Of course, these images are carefully curated, with all of life’s real messiness and imperfection cropped out. Some people even go so far as to tinker with their social media images using software — slimming arms, plumping lips or pumping up muscles and whitening teeth in an effort to look the way they’re told they’re supposed to.

It’s hard enough on young psyches to be surrounded by that, but when others get to actively comment on your posts and photos, that’s when added damage can be done.

In a 2016 blog for Huffington Post, “Here’s why social media harms your teen’s mental health,” McGill University assistant professor of psychiatry Dr. Robert Whitley writes that some active users of social media regularly post photos and videos of themselves online in order to solicit feedback and (hopefully) positive affirmation from others.

“In psychology, this is known as searching for external validation. Elsewhere, it is sometimes known as ‘fishing for likes,’” Whitley writes.

Of course, there are nasty people out there, and “likes” are not always what those posts elicit.

“Let’s not forget that social media is in many respects anti-social,” Whitley writes.

Some research indicates that feeling compelled to portray a ‘my fun-filled life’ version of reality can come at a severe psychological cost. It can be very damaging to a young person’s self-esteem if posts and photos receive few likes or comments. The whole process may lead young people to question their value to others, sometimes resulting in an unhealthy self-scrutiny of body image, physical appearance and general lifestyle. This can lead to self-doubt and self-loathing.”

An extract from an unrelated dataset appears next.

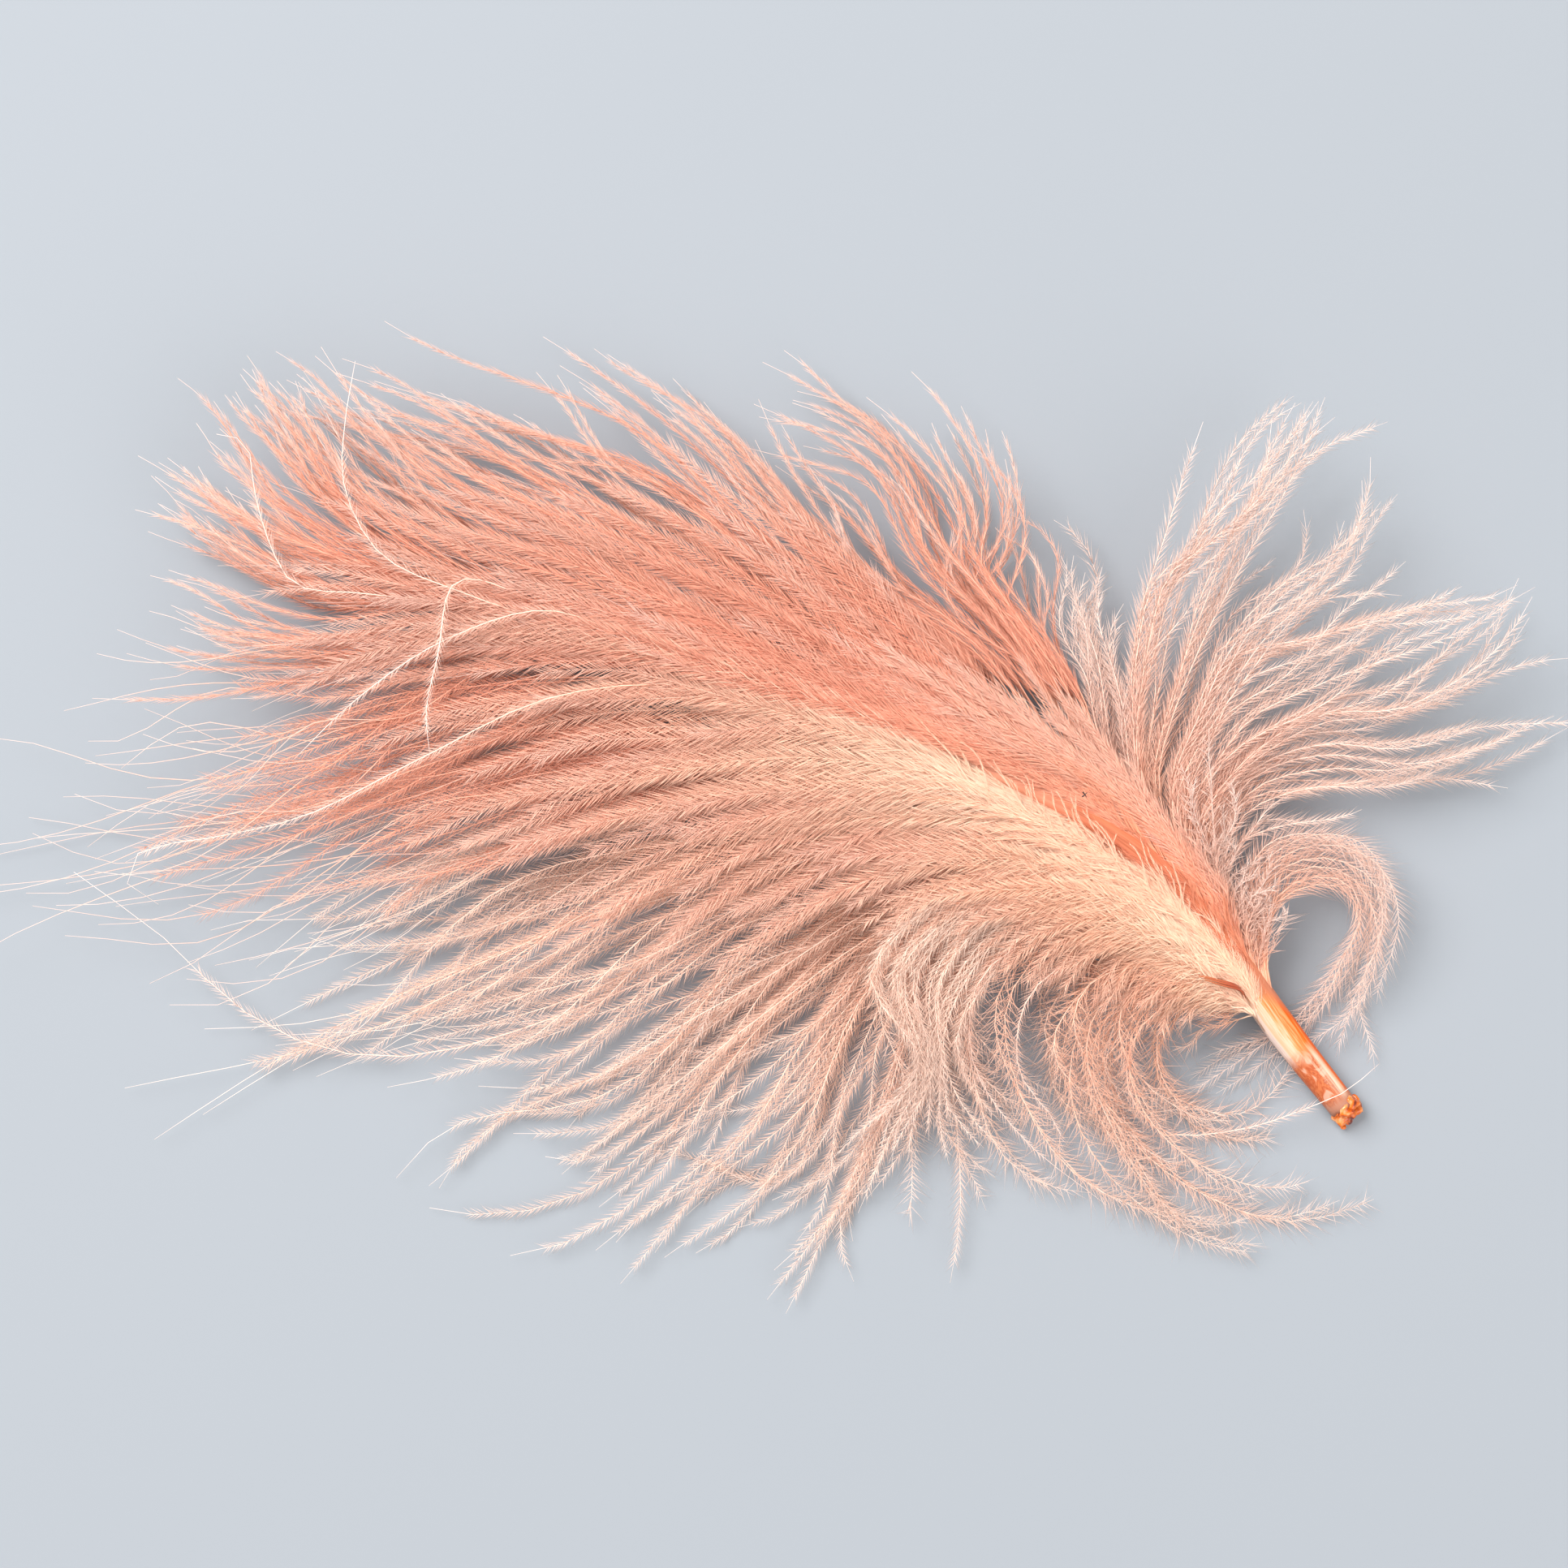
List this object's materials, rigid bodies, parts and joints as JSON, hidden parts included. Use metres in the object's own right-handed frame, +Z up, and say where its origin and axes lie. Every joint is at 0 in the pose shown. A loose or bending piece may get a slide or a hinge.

A person’s self-worth can even be influenced by social media strangers, whose opinions should carry no weight at all. And yet the desire for approval can be so strong, particularly among the young and emotionally immature, that the negative effects are very real.

American author Nancy Jo Sales, in her book “American Girls: Social Media and the Secret Lives of Teenagers,” interviewed an 18-year-old from Beverly Hills who said she came to the realization that social media was turning her into someone she didn’t particularly like.

“…It can make you jealous of what someone else’s life is like,” the teen said. “It seemed so icky. I try to stay off it now because it’s not a real representation of your life.”

Sales says teens who came of age in the infancy of social media found themselves thrust into the spotlight as unwitting pioneers. And not all brave new worlds are friendly.

Sales is writing about girls, but her observations can apply to many teens and pre-teens.

“At a time in their lives when girls are just trying to discover who they are, for them to then feel pressured into creating an impossibly ‘perfect’ self online, disconnected from reality, seems, again, a very unhealthy if not damaging activity,” she writes.

Perhaps we need to remind our children that online “likes” and “shares” of posts and photos are completely meaningless measures when it comes to self-worth, and that the affection, friendship and respect of the real people in our lives means so much more.